The company is constantly evolving. In 1997 it went public to settle the highly atomized family shareholders —roughly 1,000 of them. Today, the Urrutia family retains a majority holding with Spanish investor Juan Abelló controlling 16% of the shares. If everything goes as planned, Cvne will leave the stock exchange ina few months. Basque roots remain intact though. Corporate headquarters had invariably been in Bilbao until a decade ago when they were moved not to Haro, where Cvne is based, but to Villa Real in Laguardia within Rioja Alavesa and therefore still within the boundaries of the Basque Country.
Essentially, Cvne is a family winery. “The competitive advantage is that a family story is far more attractive; most wine lovers prefer to talk to the owner rather than to a salesman.
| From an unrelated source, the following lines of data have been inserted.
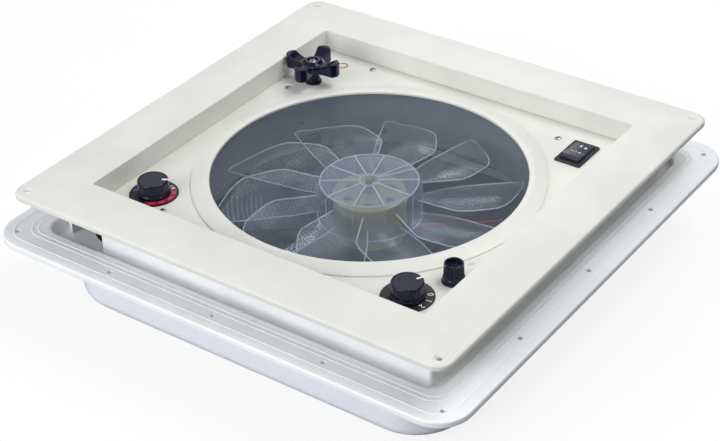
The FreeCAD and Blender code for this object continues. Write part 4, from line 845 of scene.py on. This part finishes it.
# -------------------------------------------------------------------------------------- studio
def make_camera():
    """The camera looks down at the front corner from its left, a little rolled."""
    azimuth, elevation, roll = (math.radians(a) for a in (35.95, 33.43, -1.485))
    target = Vector((51.67, -85.86, 106))
    back = Vector((math.sin(azimuth) * math.cos(elevation), -math.cos(azimuth) * math.cos(elevation),
                   math.sin(elevation)))
    right = Vector((math.cos(azimuth), math.sin(azimuth), 0))
    up = back.cross(right)
    across = math.cos(roll) * right + math.sin(roll) * up
    upward = -math.sin(roll) * right + math.cos(roll) * up
    turn = Matrix((across, upward, back)).transposed().to_4x4()
    camera = bpy.data.objects.new("camera", bpy.data.cameras.new("camera"))
    camera.matrix_world = Matrix.Translation((target + back * 1350.66) * MM) @ turn
    camera.data.sensor_width, camera.data.lens = 36, 87.27
    bpy.context.scene.collection.objects.link(camera)
    bpy.context.scene.camera = camera


def soft_light(name, place, size, power):
    """A square area light aimed at the object."""
    light = bpy.data.lights.new(name, "AREA")
    light.energy, light.size = power, size
    holder = bpy.data.objects.new(name, light)
    holder.location = place
    holder.rotation_mode = "QUATERNION"
    holder.rotation_quaternion = (Vector((0, 0, 0.06)) - Vector(place)).to_track_quat("-Z", "Y")
    bpy.context.scene.collection.objects.link(holder)


def direction_fill(nodes, links, brightest, low, high):
    """World light that is strongest from one direction and fades with the square to the opposite one."""
    place = nodes.new("ShaderNodeTexCoord")
    along = nodes.new("ShaderNodeVectorMath")
    along.operation = "DOT_PRODUCT"
    along.inputs[1].default_value = Vector(brightest).normalized()
    links.new(place.outputs["Generated"], along.inputs[0])
    share = nodes.new("ShaderNodeMapRange")
    share.inputs["From Min"].default_value = -1
    links.new(along.outputs["Value"], share.inputs["Value"])
    square = nodes.new("ShaderNodeMath")
    square.operation = "POWER"
    square.inputs[1].default_value = 2
    links.new(share.outputs["Result"], square.inputs[0])
    strength = nodes.new("ShaderNodeMapRange")
    strength.inputs["To Min"].default_value = low
    strength.inputs["To Max"].default_value = high
    links.new(square.outputs["Value"], strength.inputs["Value"])
    return strength.outputs["Result"]


def make_studio():
    """A white backdrop, a soft fill from the front left, five area lights and a thin pale floor."""
    world = bpy.data.worlds.new("studio")
    world.use_nodes = True
    bpy.context.scene.world = world
    nodes, links = world.node_tree.nodes, world.node_tree.links
    backdrop = nodes.new("ShaderNodeBackground")
    backdrop.inputs["Color"].default_value = (1, 1, 1, 1)
    path = nodes.new("ShaderNodeLightPath")
    mix = nodes.new("ShaderNodeMixShader")
    fill = nodes["Background"]
    fill.inputs["Color"].default_value = (0.92, 0.96, 1, 1)
    links.new(direction_fill(nodes, links, (-0.45, -0.72, 0.53), 0.03, 0.72), fill.inputs["Strength"])
    links.new(path.outputs["Is Camera Ray"], mix.inputs["Fac"])
    links.new(fill.outputs["Background"], mix.inputs[1])
    links.new(backdrop.outputs["Background"], mix.inputs[2])
    links.new(mix.outputs["Shader"], nodes["World Output"].inputs["Surface"])
    soft_light("key", (-0.6, -2.0, 0.8), 1.4, 28)
    soft_light("overhead", (0.38, 0.84, 1.7), 0.7, 11)
    soft_light("right", (1.0, 0.3, 1.9), 1.1, 15)
    soft_light("sheen", (-0.98, 1.35, 1.1), 1.5, 4)
    soft_light("window", (-0.56, 1.05, 0.52), 0.35, 0.7)
    mesh = bpy.data.meshes.new("floor")
    mesh.from_pydata([(-4, -4, 0), (4, -4, 0), (4, 4, 0), (-4, 4, 0)], [], [(0, 1, 2, 3)])
    floor = bpy.data.objects.new("floor", mesh)
    floor.location.z = -0.0004
    bpy.context.scene.collection.objects.link(floor)
    nodes = Nodes("floor_pale")
    nodes.link(nodes.ramp(nodes.noise(2), (0.3, (0.9, 0.9, 0.9, 1)), (0.7, (0.94, 0.94, 0.94, 1))),
               nodes.shader.inputs["Base Color"])
    nodes.set(Roughness=0.9, Alpha=0.15)
    mesh.materials.append(nodes.material)
    bpy.context.scene.view_settings.view_transform = "Standard"


make_camera()
make_studio()
finish_cad_nodes()
make_flange()
make_garnish()
make_screen()
make_duct()
make_coaming()
make_lid()
make_rotor()
make_panel_screws()
make_crank()
make_controls()
make_fuse()
make_rocker()
make_label_ring()
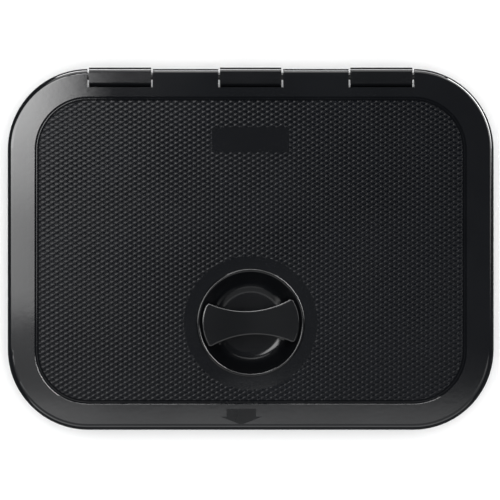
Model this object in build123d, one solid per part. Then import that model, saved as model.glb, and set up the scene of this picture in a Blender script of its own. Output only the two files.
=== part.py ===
from build123d import *

import math
import os

# A plastic deck hatch with a turn latch. Millimetres. +Z is up out of the deck, +Y points to the
# hinge side and +X to the right. The origin is the middle of the frame's outline on its underside,
# which is the plane of the deck.

# --- Frame moulding -------------------------------------------------------------------------------
FRAME_WIDTH = 375.0
FRAME_DEPTH = 278.2
FRAME_CORNER = 62.0
FLANGE_THICK = 2.5
FLANGE_EDGE_BEVEL = 0.7
COLLAR_WIDTH = 314.0
COLLAR_DEPTH = 217.0
COLLAR_CORNER = 34.0
COLLAR_WALL = 3.0
COLLAR_BELOW = 24.0
UPSTAND_TOP = 6.0
UPSTAND_EDGE_ROUND = 0.8

# --- Deck screws ----------------------------------------------------------------------------------
SCREW_HOLE_R = 2.4
SCREW_SINK_R = 4.4
SCREW_SINK_DEEP = 1.4
CORNER_SCREW_X = 158.0
CORNER_SCREW_Y = 110.0
LONG_SIDE_SCREW_X = 70.0
LONG_SIDE_SCREW_Y = 117.0
SHORT_SIDE_SCREW_X = 172.5

# --- Hinge ----------------------------------------------------------------------------------------
HINGE_Y = 133.6
HINGE_Z = 8.0
KNUCKLE_TOP = 14.6
KNUCKLE_BACK_Y = 140.2
KNUCKLE_BACK_ROUND = 4.4
KNUCKLE_SWING_R = 8.3
PIN_R = 2.75
PIN_BORE_R = 2.80
MIDDLE_KNUCKLE_END = 23.65
OUTER_KNUCKLE_START = 76.85
OUTER_KNUCKLE_END = 124.55
HINGE_GAP = 1.4
KNUCKLE_WEB = 3.0
FLANGE_NOTCH_Y = 124.8
FLANGE_NOTCH_END = 151.6
LID_NOTCH_Y = 125.0
LID_BARREL_R = 5.5
BOSS_END = 148.0
PIN_START = 2.0
PIN_END = 142.0
PIN_TIP_CHAMFER = 0.6
PLUG_START = 142.5
PLUG_END = 158.0
PLUG_INSET = 0.3

# --- Lid moulding ---------------------------------------------------------------------------------
LID_SHOW = 0.8
LID_TOP = 14.0
LID_BOTTOM = 3.0
LID_PLATE_UNDER = 11.0
LID_SKIRT = 2.5
LID_EDGE_ROUND = 4.0
PANEL_WIDTH = 326.4
PANEL_DEPTH = 230.4
PANEL_CORNER = 38.0
PANEL_Y = -0.6
PANEL_TOP = 13.4
GROOVE_WIDTH = 3.3
GROOVE_FLOOR = 12.3
GROOVE_BEVEL = 1.5
LABEL_WIDTH = 59.4
LABEL_DEPTH = 19.7
LABEL_CORNER = 1.5
LABEL_Y = 84.5
LABEL_DEEP = 0.3
ARROW_X = -7.2
ARROW_SHAFT_WIDTH = 22.8
ARROW_HEAD_WIDTH = 32.0
ARROW_BACK_Y = -122.6
ARROW_HEAD_Y = -128.6
ARROW_TIP_Y = -135.0
ARROW_DEEP = 0.25
RIB_THICK = 1.8
RIB_BOTTOM = 6.8
RIBS_ALONG_Y = [55.0, 110.0]
RIBS_ALONG_X = [5.0, 55.0]

# --- Lid gasket -----------------------------------------------------------------------------------
GASKET_WIDTH = 6.0
GASKET_BOTTOM = 6.3
GASKET_LIP_ROUND = 2.4
CHANNEL_WALL = 2.0
CHANNEL_BOTTOM = 8.0

# --- Turn latch -----------------------------------------------------------------------------------
LATCH_Y = -56.5
LATCH_REST_TURN = 3.0
LATCH_TRAVEL = 93.0
BEAD_R = 40.4
BEAD_ROUND = 1.3
BEAD_TOP = 14.7
HOUSING_OUTER_R = 40.4
HOUSING_THREAD_BOTTOM = 6.0
HOUSING_LEDGE_Z = 13.0
HOUSING_HOLE_R = 40.5
HOUSING_SINK_R = 42.0
HOUSING_SINK_FLOOR = 12.4
BOWL_R = 38.9
BOWL_WALL_TOP = 12.9
BOWL_FOOT_R = 29.3
BOWL_FOOT_ROUND = 11.0
BOWL_FLOOR = -2.5
HOUSING_FOOT_R = 15.0
HOUSING_UNDER = -5.5
NUT_OUTER_R = 44.5
NUT_BOTTOM = 7.0
NUT_GRIPS = 12
NUT_GRIP_R = 2.5
GRIP_END_R = 37.7
GRIP_CORNER_X = 32.8
GRIP_CORNER_Y = 17.6
GRIP_WAIST = 18.6
GRIP_CORNER_ROUND = 3.0
GRIP_EDGE_ROUND = 1.4
GRIP_TOP = 14.0
GRIP_WALL = 2.5
GRIP_SIDE_GAP = 1.0
GRIP_FLOOR_GAP = 0.6
GRIP_CORE_R = 9.0
SPINDLE_R = 5.5
SPINDLE_BORE_R = 5.55
SPINDLE_ROUND_END = -7.6
SPINDLE_SQUARE = 7.6
SPINDLE_SQUARE_END = -11.4
ORING_R = 0.9
ORING_Z = -4.0
ORING_GROOVE = 2.0
SPRING_WASHER_TOP = -5.6
SPRING_WASHER_THICK = 0.4
THRUST_WASHER_TOP = -6.5
WASHER_OUTER_R = 8.6
TONGUE_TOP = -7.6
TONGUE_BOTTOM = -11.6
TONGUE_REACH = 45.5
TONGUE_WIDTH = 16.0
TONGUE_HUB_R = 14.0
TONGUE_BEVEL = 1.6
TONGUE_SQUARE = 7.8
STOP_PIN_R = 1.5
STOP_PIN_ORBIT = 10.5
STOP_PIN_TOP = -3.8
STOP_PIN_BOTTOM = -11.0
STOP_PIN_ANGLE = 130.0
STOP_SLOT_PLAY = 0.35
CLAMP_WASHER_R = 7.0
CLAMP_WASHER_THICK = 1.0
LATCH_SCREW_R = 2.0
LATCH_SCREW_TOP = -2.4
LATCH_SCREW_HEAD_R = 4.0
LATCH_SCREW_HEAD = 2.4

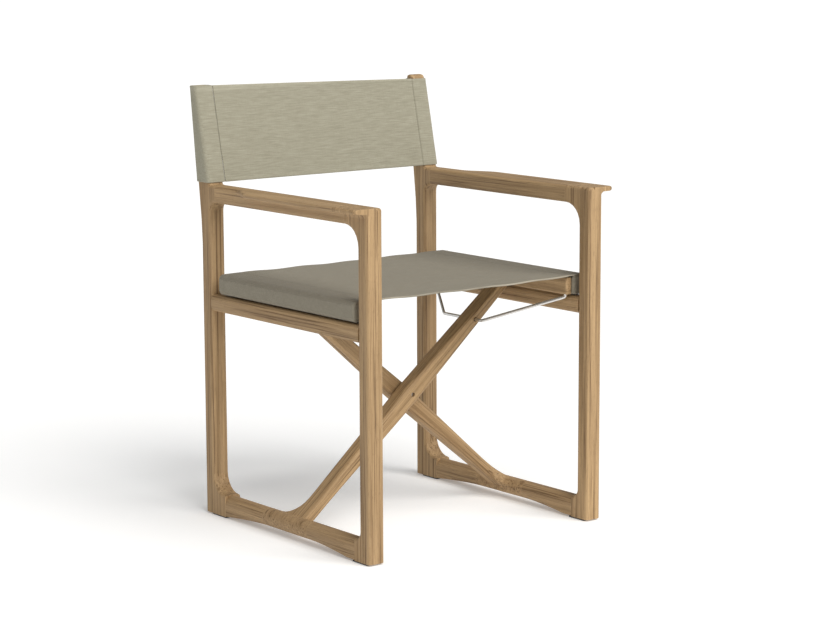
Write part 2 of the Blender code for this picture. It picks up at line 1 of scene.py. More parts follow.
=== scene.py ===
"""The detailed look of the folding director's chair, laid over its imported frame.

The wood, steel and plastic pieces are the frame's own, with procedural materials.  The seat and back
slings are built here as sewn cloth, with hems, seams and stitches.  Lengths are in metres, +Z is up and
the chair faces -Y.
"""

import math
import random

import bmesh
import bpy
from mathutils import Matrix, Vector, noise


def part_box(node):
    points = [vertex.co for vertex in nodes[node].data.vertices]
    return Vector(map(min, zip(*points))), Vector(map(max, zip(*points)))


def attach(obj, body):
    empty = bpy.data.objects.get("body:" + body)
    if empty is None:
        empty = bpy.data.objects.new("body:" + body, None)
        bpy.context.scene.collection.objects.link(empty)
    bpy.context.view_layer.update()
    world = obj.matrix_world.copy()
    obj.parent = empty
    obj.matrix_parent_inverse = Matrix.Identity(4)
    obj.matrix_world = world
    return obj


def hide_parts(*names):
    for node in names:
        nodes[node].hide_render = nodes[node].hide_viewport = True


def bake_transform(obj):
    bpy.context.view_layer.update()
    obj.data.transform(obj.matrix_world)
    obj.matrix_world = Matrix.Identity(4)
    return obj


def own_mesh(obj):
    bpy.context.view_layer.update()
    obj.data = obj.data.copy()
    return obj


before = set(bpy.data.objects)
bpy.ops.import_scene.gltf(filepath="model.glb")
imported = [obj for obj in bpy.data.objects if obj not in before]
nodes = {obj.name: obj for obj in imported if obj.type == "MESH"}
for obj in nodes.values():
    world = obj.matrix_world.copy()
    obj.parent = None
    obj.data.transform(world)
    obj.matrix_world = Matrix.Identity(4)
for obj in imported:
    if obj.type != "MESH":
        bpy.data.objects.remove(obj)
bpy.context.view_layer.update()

# Seat
SEAT_LOW, SEAT_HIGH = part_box("seat_sling")
CASING_LOW, CASING_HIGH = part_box("seat_casing_right")
BAR_LOW, BAR_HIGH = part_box("seat_bar_right")
SEAT_CLOTH = 0.0018
SEAT_SAG = 0.0016
CASING_ROUND = 0.0095
HEM_WIDTH = 0.014
HEM_EXTRA = 0.0009
HEM_SOFT = 0.0016
SEAT_STITCH_INSET = 0.0025
TOP_BAND = 0.004
# Strength of the painted highlight along the seat's front hem.
FRONT_HEM_HIGHLIGHT = 3.2

# Back
POCKET_LOW, POCKET_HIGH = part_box("back_pocket_right")
PANEL_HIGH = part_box("back_panel")[1]
BACK_CLOTH = 0.0016
BACK_BOW = 0.0030
BACK_HEM = 0.0055

BACK_STITCH_INSET = 0.0012
BACK_TOP_LEFT = 0.8295
BACK_TOP_RISE = 0.0095

STITCH_PITCH = 0.0042
STITCH_LENGTH = 0.0030
THREAD_RADIUS = 0.00030
SHARP_ANGLE = math.radians(62)
CAP_DEPTH = 0.0022
UPWARD = Vector((0, 0, 1))
FORWARD = Vector((0, -1, 0.2))

# Camera and light
CAMERA_PLACE = (-2.8355, -3.6699, 1.1553)
CAMERA_AZIMUTH, CAMERA_PITCH, CAMERA_ROLL = -38.2731, 9.2946, -0.2019
CAMERA_LENS = 103.88
LIGHT_TARGET = (0, 0, 0.35)
KEY_FROM = (0.25, -2.6, 3.0)
KEY_STRENGTH = 2.9
KEY_ANGLE = math.radians(48)
SKY_STRENGTH = 0.35
FLOOR_HALF = 60.0
FLOOR_GLOW = 0.20


# Node graphs

def new_material(name):
    made = bpy.data.materials.new(name)
    made.use_nodes = True
    return made, made.node_tree, made.node_tree.nodes["Principled BSDF"]


def add(tree, kind, settings=None, inputs=None):
    """A node with its settings; an input is a value or another node's output socket."""
    node = tree.nodes.new(kind)
    for key, value in (settings or {}).items():
        setattr(node, key, value)
    for key, value in (inputs or {}).items():
        if isinstance(value, bpy.types.NodeSocket):
            tree.links.new(value, node.inputs[key])
        else:
            node.inputs[key].default_value = value
    return node


def noise_at(tree, vector, scale, detail=3.0, rough=0.55, distortion=0.0):
    inputs = {"Vector": vector, "Scale": scale, "Detail": detail, "Roughness": rough}
    inputs["Distortion"] = distortion
    return add(tree, "ShaderNodeTexNoise", inputs=inputs).outputs["Fac"]


def stretched(tree, vector, scale):
    """The vector scaled by a different amount along each axis."""
    return add(tree, "ShaderNodeMapping", inputs={"Vector": vector, "Scale": scale}).outputs["Vector"]


def ramp(tree, factor, stops):
    """A colour ramp of (position, colour) stops."""
    node = add(tree, "ShaderNodeValToRGB", inputs={"Fac": factor})
    while len(node.color_ramp.elements) < len(stops):
        node.color_ramp.elements.new(0.5)
    for element, (position, colour) in zip(node.color_ramp.elements, stops):
        element.position = position
        element.color = (*colour, 1.0)
    return node.outputs["Color"]


def mix(tree, factor, first, second):
    """Two colours mixed; each is a colour or a socket."""
    node = add(tree, "ShaderNodeMix", {"data_type": "RGBA"})
    for socket, value in zip((node.inputs[0], node.inputs[6], node.inputs[7]), (factor, first, second)):
        if isinstance(value, bpy.types.NodeSocket):
            tree.links.new(value, socket)
        elif isinstance(value, tuple):
            socket.default_value = (*value, 1.0)
        else:
            socket.default_value = value
    return node.outputs[2]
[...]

However, family management tends to be less professional,” Víctor considers.
Sales and export markets have been Urrutia’s main concerns over the last few years. Today, 35% of the wines are sold abroad with Switzerland, UK and the US as top markets.
In the US, for instance, Cvne is a major stakeholder at wine importer Europvin where it has partnered with Vega Sicilia and Sherry’s Lustau and Víctor stands as its CEO. Last year, news broke that subsidiary company Cvne Excellars had acquired Mikumi Wine, one of Japan’s largest wine distributors. China is the next step.
“Not long ago, export markets were ignored. It was almost a miracle that some wines reached other countries outside Spain. Now we sell Drouhin in Japan,” Urrutia points out proudly.
Yet he is still pretty aware of the risks and weaknesses: “You can’t just follow trends because you might be left out of the game; neither can you neglect the vineyards, the wines, the quality or the salesforce. In the 1980s Cvne was one of the best wineries in Spain but by the end of the 1990s things had changed a great deal. You really have to take care of all details; it’s so easy to spoil things.”
Even though Víctor Urrutia feels the weight of responsibility on his shoulders, he can’t deny that Cvne is gradually getting on the right track. “Yes, we might be enjoying the best moment in the last 20 years,” he admits.